Sistemi di comunicazione e di informazione privati come Facebook, piattaforme di blogging (quotate persino in borsa) hanno lasciato la libertà di lottare contro i privati dell’acqua, libertà che invece, in quegli stessi giorni, veniva completamente svilita dai giornali e dalle televisioni pubbliche.

Ma se provassimo, per paura dei privati e del mercato, per paura del profitto, per paure delle imprese, a riproporre una più rasserenante mano pubblica nella grammatica del web (proposta avallata da molti) cosa succederebbe? Se per questo mondo che noi stiamo difendendo e osannando valessero le stesse logiche dell’acqua? Se questo famoso “bene comune” fosse gestito da un potere alto (lo stato) anziché dal comune volere collettivo (il mercato) cosa accadrebbe?

 

Una delle proposte che sento più spesso, internet gratuito e pubblico nelle città significherebbe (oltre che una banda lentissima) consegnare ai sindaci e alle forze dell’ordine dati, password, corrispondenze e informazioni di ogni tipo (per usi politici che non oso immaginare) e lasciargli ovviamente il diritto di censura.

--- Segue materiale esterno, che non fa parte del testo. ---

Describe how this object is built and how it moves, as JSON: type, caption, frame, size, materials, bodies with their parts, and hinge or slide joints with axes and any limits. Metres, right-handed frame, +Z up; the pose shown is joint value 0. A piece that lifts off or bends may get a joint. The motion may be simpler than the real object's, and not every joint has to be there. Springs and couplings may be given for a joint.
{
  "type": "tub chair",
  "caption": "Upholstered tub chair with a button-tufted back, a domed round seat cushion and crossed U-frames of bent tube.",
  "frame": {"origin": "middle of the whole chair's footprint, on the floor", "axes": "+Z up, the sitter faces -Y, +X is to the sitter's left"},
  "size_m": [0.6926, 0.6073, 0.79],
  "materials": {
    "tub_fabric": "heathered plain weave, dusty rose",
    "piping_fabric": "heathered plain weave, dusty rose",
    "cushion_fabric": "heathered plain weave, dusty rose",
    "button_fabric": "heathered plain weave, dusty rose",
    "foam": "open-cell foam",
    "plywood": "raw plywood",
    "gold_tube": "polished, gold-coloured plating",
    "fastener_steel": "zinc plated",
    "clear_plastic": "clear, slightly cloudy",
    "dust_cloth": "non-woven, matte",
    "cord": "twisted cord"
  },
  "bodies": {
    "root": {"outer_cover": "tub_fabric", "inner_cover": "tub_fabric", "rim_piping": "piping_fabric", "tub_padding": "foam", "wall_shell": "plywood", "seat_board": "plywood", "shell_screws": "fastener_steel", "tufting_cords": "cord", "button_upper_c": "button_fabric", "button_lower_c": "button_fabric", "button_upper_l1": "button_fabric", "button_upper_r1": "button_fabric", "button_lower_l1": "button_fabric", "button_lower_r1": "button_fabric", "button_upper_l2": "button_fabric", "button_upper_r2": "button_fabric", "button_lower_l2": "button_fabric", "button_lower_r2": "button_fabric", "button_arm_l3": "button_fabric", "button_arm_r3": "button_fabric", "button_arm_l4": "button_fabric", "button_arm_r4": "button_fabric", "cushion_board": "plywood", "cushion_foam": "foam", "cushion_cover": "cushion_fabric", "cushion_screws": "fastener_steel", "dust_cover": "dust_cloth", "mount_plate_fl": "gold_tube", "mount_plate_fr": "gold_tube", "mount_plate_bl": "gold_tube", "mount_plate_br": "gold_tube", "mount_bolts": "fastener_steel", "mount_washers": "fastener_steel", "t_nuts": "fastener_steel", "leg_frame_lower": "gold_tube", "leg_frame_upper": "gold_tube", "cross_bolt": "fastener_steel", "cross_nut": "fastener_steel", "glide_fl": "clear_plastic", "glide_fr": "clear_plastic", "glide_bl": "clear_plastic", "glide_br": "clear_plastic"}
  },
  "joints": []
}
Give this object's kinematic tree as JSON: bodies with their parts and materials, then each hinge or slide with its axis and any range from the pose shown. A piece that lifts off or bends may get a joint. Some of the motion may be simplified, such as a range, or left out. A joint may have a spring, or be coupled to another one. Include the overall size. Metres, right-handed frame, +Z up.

Le email (come già sta senza vergogna succedendo) sarebbero gestite dal ministero, ponendo problemi di riservatezza la cui dimensione è imparagonabile ai sospetti che ci rendono invece iperfiscali con la privacy su Facebook.

I blog sarebbero preda della metafisica legge del panino (governo, opposizione, maggioranza) o dei più agghiaccianti editti bulgari.

Twitter avrebbe privilegiato l’hashtag #spiaggia al #referendum.

Facebook sarebbe il database gratuito di profili per Esselunga, Coop, Medusa, e i meccanismi di distribuzione dei consumi vicini allo stato (come è oggi in Russia). Distribuendo privilegi economici inimmaginabili.

Wikipedia sarebbe probabilmente gestita da rettorati, sovraintendenti, e dipartimenti universitari, con accessi privilegiati alle cattedre, a cui consegnare improbabili prebende.

I magazines sarebbero sovvenzionati dal parlamento (come i giornali) producendo la stessa paccottiglia mediatica partitica dei telegiornali e dei quotidiani.

E in ultimo, Google avrebbe risultati di ricerca scelti. Cercando “notizie” apparirebbe Libero. Cercando “sesso” apparirebbe il papa. E cercando “musica” apparirebbe Apicella.

 

Tutto questo non è una battuta, né un mondo lontano, né l’assurda previsione di un pessimista: è esattamente quello che è oggi il nostro paese, le tv, i telegiornali, i giornali, le università, la cultura, i musei e l’informazione.

Un mostruoso cortocircuito culturale governato dall’alto, a cui siamo assuefatti a tal punto da trovare il web, e la sua piatta superficie democratica, una contestabile stranezza.

Dobbiamo fare lo sforzo di pensare che il meccanismo (crudele, barbaro, folle) con cui oggi il web seleziona partendo dal basso (dai click, dai like, dai link) e con cui è sottoposto alle capitalistiche leggi di mercato è una dimensione naturale, e sana. Che la logica con cui privilegia decisioni collettive rispetto a decisioni dall’alto è stata in questi giorni ed è la nostra unica salvezza. La domanda a cui siamo chiamati a rispondere, l’unico antidoto all’immondizia che soffoca questo paese. È il nostro bene comune privato, da preservare con tutte le nostre forze, tutti insieme.